Saturday, January 5, 2013

Quote of the Day


Satan labours what he can to provoke the Christian to heart sins - to stir up and forment these inward motions of sin in the Christians bosom. Hence it is, he can go about no duty, but these - his imps, I may call them - haunt him; one motion or other darts in to interrupt him, as Paul tells us of himself, 'When he would do good, evil was present with him.' If a Christian should turn back whenever these cross the way of him, he should never go on his journey to heaven. It is the chief game the devil hath left to play against the children of God - now his field-army is broken, and his commanding power taken away which he had over them - to come out of these his holds where he lies skulking, and fall upon the rear with these suggestions.
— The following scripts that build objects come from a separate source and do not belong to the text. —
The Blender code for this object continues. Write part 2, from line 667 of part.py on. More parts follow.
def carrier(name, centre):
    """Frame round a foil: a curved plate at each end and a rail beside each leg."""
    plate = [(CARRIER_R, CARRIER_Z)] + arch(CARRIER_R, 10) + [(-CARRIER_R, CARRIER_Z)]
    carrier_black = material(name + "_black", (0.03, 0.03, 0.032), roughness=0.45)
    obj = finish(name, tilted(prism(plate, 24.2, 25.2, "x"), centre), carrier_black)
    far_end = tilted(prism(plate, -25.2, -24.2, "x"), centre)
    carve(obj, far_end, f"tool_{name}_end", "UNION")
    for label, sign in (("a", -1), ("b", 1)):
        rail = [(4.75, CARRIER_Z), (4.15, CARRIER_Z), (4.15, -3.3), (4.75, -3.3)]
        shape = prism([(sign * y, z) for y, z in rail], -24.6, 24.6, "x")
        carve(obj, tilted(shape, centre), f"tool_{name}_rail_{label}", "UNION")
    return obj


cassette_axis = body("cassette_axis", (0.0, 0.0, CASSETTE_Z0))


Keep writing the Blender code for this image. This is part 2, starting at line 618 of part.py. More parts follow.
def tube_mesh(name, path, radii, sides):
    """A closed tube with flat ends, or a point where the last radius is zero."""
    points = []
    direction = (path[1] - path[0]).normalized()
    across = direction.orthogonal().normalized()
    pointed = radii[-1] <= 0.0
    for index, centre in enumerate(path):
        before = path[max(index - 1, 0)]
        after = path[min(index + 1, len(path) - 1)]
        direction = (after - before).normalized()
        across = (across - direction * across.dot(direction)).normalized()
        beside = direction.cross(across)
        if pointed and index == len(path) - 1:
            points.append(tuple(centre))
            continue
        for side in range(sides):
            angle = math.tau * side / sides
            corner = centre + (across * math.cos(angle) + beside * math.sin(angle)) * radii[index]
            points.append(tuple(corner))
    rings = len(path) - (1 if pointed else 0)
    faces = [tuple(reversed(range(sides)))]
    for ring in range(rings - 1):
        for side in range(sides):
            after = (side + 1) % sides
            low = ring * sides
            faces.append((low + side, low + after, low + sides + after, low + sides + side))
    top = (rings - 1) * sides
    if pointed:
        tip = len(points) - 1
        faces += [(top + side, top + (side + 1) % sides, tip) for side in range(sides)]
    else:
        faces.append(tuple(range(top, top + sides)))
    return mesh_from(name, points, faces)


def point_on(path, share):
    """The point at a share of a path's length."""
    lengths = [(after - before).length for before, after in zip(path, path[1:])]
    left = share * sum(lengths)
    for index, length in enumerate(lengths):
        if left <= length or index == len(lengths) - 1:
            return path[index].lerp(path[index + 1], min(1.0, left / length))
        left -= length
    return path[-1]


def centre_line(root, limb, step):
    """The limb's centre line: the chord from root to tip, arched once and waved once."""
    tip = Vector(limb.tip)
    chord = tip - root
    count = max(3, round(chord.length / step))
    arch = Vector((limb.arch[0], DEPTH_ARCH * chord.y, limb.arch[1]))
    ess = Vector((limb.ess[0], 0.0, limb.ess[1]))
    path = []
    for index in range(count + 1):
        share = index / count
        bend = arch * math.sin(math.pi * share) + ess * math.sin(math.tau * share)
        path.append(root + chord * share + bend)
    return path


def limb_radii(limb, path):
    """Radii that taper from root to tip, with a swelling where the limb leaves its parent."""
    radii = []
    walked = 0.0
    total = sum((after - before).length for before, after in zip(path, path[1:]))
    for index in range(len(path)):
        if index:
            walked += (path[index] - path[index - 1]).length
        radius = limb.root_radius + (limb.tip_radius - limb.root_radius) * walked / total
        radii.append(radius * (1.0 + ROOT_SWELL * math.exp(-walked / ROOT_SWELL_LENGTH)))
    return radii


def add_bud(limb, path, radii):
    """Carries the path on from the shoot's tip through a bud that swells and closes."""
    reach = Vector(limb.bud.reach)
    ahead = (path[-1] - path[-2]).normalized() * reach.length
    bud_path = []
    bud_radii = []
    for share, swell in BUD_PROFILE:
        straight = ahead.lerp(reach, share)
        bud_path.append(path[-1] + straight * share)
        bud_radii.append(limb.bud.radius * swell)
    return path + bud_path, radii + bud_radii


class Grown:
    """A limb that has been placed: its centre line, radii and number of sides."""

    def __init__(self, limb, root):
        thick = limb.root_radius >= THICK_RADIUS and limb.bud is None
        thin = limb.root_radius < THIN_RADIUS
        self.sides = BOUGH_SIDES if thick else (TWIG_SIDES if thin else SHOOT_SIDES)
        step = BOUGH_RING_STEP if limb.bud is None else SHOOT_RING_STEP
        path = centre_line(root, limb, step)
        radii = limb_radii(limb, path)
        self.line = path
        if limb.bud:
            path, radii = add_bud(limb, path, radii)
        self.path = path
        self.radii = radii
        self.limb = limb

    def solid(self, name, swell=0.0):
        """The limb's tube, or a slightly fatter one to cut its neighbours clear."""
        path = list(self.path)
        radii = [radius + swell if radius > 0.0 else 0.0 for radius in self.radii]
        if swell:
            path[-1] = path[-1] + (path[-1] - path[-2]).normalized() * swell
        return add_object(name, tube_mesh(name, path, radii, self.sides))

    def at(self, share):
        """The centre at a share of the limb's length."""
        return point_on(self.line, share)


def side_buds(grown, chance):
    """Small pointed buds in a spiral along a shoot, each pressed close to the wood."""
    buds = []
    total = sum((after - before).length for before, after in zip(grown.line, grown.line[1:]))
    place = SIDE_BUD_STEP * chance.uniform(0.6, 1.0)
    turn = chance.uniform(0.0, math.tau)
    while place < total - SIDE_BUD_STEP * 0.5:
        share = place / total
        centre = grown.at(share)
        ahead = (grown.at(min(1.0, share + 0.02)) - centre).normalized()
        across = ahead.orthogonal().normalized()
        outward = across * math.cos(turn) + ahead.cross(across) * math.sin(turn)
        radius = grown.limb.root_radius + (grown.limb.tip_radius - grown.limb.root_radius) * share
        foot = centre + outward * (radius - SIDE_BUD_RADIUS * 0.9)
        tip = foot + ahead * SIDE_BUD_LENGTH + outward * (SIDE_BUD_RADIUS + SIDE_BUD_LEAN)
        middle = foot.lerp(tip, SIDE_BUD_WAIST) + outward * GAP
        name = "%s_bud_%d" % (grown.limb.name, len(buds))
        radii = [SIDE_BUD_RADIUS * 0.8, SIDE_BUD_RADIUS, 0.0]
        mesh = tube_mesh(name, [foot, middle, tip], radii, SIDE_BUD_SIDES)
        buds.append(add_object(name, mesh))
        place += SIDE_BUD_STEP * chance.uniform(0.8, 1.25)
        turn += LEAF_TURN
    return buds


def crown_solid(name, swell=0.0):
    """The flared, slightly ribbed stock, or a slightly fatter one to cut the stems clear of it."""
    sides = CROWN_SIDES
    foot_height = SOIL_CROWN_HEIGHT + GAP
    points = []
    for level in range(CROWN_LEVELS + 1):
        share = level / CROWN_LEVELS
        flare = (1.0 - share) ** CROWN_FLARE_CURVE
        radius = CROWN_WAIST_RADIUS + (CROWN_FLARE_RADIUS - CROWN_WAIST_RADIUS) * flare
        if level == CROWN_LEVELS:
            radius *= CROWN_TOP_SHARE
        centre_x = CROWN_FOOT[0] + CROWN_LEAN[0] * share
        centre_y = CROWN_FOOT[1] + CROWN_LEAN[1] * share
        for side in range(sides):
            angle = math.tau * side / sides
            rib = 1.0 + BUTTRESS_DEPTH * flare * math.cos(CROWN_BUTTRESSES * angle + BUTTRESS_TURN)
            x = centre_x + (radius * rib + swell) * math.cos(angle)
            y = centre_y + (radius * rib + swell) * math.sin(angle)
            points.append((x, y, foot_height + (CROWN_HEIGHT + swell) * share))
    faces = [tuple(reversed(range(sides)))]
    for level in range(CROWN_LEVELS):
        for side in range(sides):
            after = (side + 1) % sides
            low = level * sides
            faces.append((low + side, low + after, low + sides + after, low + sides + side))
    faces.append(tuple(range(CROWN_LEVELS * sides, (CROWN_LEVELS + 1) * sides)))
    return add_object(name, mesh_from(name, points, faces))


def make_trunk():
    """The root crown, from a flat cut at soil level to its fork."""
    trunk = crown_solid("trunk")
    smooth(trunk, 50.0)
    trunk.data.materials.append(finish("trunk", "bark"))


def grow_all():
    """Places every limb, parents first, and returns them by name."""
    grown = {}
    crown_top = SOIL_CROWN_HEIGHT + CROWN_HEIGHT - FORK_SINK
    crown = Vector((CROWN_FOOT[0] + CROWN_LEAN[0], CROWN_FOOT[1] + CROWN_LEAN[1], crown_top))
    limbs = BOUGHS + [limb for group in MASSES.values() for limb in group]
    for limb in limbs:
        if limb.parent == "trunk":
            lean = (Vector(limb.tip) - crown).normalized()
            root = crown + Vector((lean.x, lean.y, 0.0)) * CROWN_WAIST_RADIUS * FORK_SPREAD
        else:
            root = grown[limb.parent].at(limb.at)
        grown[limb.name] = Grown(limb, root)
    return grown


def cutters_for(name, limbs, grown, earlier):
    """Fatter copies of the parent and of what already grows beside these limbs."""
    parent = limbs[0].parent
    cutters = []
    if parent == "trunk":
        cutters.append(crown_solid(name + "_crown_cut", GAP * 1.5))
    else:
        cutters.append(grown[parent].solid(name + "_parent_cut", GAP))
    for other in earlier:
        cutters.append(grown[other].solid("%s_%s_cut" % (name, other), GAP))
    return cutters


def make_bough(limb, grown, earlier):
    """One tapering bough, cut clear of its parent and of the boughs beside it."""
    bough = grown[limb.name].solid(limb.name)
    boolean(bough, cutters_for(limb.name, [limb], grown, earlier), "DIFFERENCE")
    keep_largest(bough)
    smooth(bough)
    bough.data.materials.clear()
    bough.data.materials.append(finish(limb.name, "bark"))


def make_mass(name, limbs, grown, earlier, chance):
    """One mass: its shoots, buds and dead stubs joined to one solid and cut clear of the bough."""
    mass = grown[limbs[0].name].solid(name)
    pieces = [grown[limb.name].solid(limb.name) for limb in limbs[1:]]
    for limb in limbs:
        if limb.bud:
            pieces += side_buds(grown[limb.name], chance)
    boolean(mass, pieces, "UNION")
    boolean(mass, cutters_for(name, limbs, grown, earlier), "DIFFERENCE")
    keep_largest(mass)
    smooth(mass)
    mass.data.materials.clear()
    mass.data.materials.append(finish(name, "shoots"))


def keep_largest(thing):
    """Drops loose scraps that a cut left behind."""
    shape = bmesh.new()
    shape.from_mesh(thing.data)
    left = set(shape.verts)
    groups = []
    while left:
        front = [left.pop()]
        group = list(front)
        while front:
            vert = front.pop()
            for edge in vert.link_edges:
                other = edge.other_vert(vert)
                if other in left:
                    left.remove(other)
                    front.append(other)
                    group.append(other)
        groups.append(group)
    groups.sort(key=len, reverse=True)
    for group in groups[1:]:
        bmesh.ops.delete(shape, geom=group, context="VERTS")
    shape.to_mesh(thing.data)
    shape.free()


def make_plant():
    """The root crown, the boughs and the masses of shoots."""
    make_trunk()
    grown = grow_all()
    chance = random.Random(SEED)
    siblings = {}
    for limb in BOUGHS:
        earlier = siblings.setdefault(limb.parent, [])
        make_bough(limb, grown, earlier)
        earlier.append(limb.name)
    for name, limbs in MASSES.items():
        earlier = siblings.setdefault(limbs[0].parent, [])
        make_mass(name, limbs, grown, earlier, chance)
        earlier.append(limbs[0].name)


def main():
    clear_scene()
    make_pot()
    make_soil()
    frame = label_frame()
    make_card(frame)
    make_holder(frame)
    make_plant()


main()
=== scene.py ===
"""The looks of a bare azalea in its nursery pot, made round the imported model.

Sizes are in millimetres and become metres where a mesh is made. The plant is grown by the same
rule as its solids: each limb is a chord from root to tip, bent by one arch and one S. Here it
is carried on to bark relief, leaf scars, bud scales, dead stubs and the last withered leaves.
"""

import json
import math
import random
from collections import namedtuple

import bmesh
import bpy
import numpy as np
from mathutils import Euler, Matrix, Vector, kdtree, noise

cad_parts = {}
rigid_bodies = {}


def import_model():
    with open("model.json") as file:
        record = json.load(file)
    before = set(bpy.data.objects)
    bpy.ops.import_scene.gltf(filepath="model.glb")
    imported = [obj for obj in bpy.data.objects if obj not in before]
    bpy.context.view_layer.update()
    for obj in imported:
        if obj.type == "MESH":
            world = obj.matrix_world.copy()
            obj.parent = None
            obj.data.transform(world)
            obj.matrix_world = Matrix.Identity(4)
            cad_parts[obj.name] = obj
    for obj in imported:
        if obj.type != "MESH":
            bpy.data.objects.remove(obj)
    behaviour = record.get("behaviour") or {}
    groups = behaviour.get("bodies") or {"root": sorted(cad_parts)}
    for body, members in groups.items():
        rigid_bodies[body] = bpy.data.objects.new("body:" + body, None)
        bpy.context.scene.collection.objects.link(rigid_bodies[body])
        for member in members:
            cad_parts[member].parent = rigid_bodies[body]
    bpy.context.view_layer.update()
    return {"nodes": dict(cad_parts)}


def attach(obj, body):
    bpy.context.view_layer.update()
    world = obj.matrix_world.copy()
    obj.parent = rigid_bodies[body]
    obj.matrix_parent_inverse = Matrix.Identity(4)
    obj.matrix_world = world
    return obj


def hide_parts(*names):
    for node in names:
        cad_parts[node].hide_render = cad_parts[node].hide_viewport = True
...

He knows his credit now is not so great with the soul as when it was his slave. Then no drudgery work was so base that it would not do at his command; but now the soul is out of his bondage, and he must not think to command another's servant as his own. No, all he can do is to watch the fittest season - when the Christian least suspects - and then to present some sinful motion, handsomely dressed up, to the eye of the soul, that the Christian may, before he is aware, take this brat up and dandle it in his thoughts, till at last he makes it his own by embracing it; and this he knows will defile the soul; and, may be, this boy sent in at the window, may open the door to let in a greater thief. Or if he should not so prevail, yet the guilt of these heart sins, yea, their very neighborhood will be a sad vexation to a gracious heart, whose nature is so pure that it abhors all filthiness - so that to be haunted with such notions, is as if a living man should be chained to a stinking carcass, that wherever he goes he must draw that after him; and whose love is so dear to Christ, that it cannot bear the company of those thoughts without amazement and horror, which are so contrary and abusive to his beloved. This makes Satan so desirous to be ever raking in the unregenerate part, that as a dunghill stirred, it may offend them both with the noisome streams which arise from it.